Pushpa Arabindoo: Idhuvaa Chennai? Reading a city’s public in a newspaper’s publicity campaign
In April 2008 a considerable amount of buzz was created by an attractively titled ad film A day in the life of Chennai, a minute-and-a-half commercial that was a central part of a vast multimedia campaign to promote the Chennai launch of the Mumbai-based English daily, The Times of India (TOI). As local editions of national dailies become increasingly popular in an extremely diversified market, TOI’s marketing campaign was keen to emphasise its understanding of local culture and an ability to capture every nook and corner in the daily life of this Tamil/Dravidian city.
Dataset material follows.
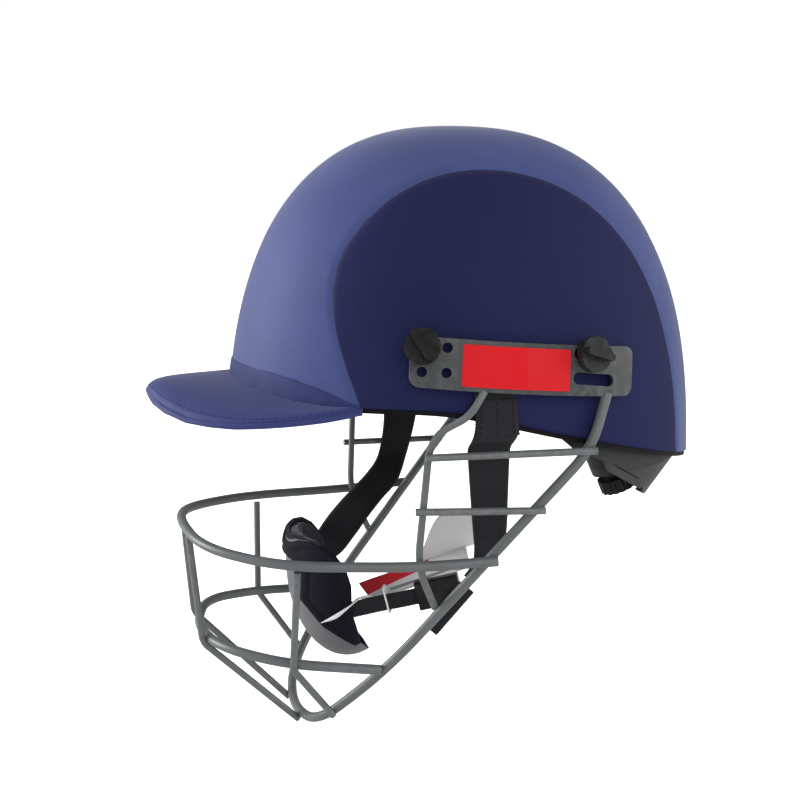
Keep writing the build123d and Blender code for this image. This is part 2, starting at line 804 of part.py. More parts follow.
def ribbon(path, outline):
    """Webbing that follows a path in the front view, trimmed to an outline in the side view."""
    with BuildPart() as webbing:
        with BuildSketch(Plane.XZ):
            with BuildLine():
                FilletPolyline(*path, radius=bend_radii([(x, z, 0) for x, z in path]))
            trace(line_width=strap_thickness)
        extrude(amount=dome_half_width, both=True)
        add(side_block(*outline), mode=Mode.INTERSECT)
    return webbing.part


def beside_dome(z):
    """Distance from the mid-plane of webbing that lies on the helmet's side."""
    return dome_width_at(dome_centre_y, z) + strap_gap + strap_thickness / 2


# Chin straps: down the side, in under the shell's edge, then to the buckle or to the chin cup
strap_head_z = rivet_z + strap_top
strap_head = ((beside_dome(strap_head_z), strap_head_z), (beside_dome(rivet_z / 2), rivet_z / 2))
left_strap_front = (*strap_head, *left_strap_points)
with BuildPart() as strap_left:
    add(ribbon(left_strap_front, left_strap_side))
    add(rivet_hole, mode=Mode.SUBTRACT)
    split(bisect_by=Plane.YZ, keep=Keep.TOP)
keep("chin_strap_left", strap_left.part)

cup_wall = cup_half_width * (1 - ((cup_rear_y - cup_centre_y) / cup_forward) ** 2) ** 0.5
cup_side = cup_wall + cup_strap_gap + strap_thickness / 2
right_strap_front = (*strap_head, *right_strap_points, (cup_side, strap_end_high_z), (cup_side, strap_end_low_z))
with BuildPart() as strap_right:
    add(ribbon(right_strap_front, right_strap_side))
    add(rivet_hole, mode=Mode.SUBTRACT)
    split(bisect_by=Plane.YZ, keep=Keep.TOP)
keep("chin_strap_right", mirrored(strap_right.part))


def cup_block(inset):
    """The solid form that the chin cup wraps: half an egg below, straight above."""
    width = cup_half_width - inset
    forward = cup_forward - inset
    depth = cup_depth - inset
    with BuildPart() as egg:
        with BuildSketch(Plane.XZ):
            with BuildLine():
                ThreePointArc((0, -width), (width * cos(pi / 4), -width * sin(pi / 4)), (width, 0))
                Polyline((width, 0), (0, 0), (0, -width))
            make_face()
        revolve(axis=Axis.Z)
    stretched = scale(egg.part, by=(1, forward / width, depth / width))
    with BuildPart() as upper:
        with BuildSketch(Plane.XY):
            Ellipse(width, forward)
        extrude(amount=cup_upper)
    return (stretched + upper.part).moved(Location((0, cup_centre_y, cup_centre_z)))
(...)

Thus, the film’s protagonist/antagonist is a cut-out, in a homage to a unique feature of Chennai’s urbanscape, whose ups and downs in a day are narrated through the colloquial text of a local kuthu song (a Tamil cultural speciality), nakka mukka, as it winds through supposedly localised circulatory spaces in the city. Interestingly, the timing of the commercial intersected a particularly bourgeois moment in the city where hoardings were increasingly illegitimsed and nearly half of them were removed by the city authorities. And strangely enough, this incrimination was enforced by the Dravidian state that had at one point relied on these very cut-outs to assert its political ideologies and leadership to the Tamil public. The objective of this paper is not only to highlight such attempts of the state to globalise a Dravidian city, but also to use the TOI campaign to underline the several stereotypical portrayals of Chennai as a local aka Dravidian city. For instance, the relationship between cinema and politics is not only parochialised as a Dravidian characterisitc but also the local public sphere is shown as being dominated by subaltern figures characterised by irrational, violent behaviour. Also, given that the city’s name change in 1996 from Madras to Chennai has gone beyond being a mere political gimmick to reflect a real divided geography between its northern and southern parts, the ad film’s visual repertoire of the city’s locality is narrowly confined to the gritty parts of north Madras with little indications of the globalising south Chennai, an aspect that will also be analysed in this paper.
Biographical Statement:
Pushpa Arabindoo is a lecturer in geography at University College London (UCL), and is based in its newly formed UCL Urban Laboratory. Her research investigates several aspects of urbanisation and development of Chennai, including the role of the city’s middle class in promoting the tenets of bourgeois urbanism and the changing nature of urban environmental movements following the 2004 tsunami and 2005 floods. She recently contributed a chapter titled Geogrpahy of lingua-franca, history of linguistic fracas to AR Venkatachalapathy’s edited volume, Chennai, not Madras (Marg Publications, 2006). Journal articles include Falling apart at the margins? Neighbourhood transformations in peri-urban Chennai (2009) and City of sand: Stately re-imagination of Marina Beach in Chennai (forthcoming).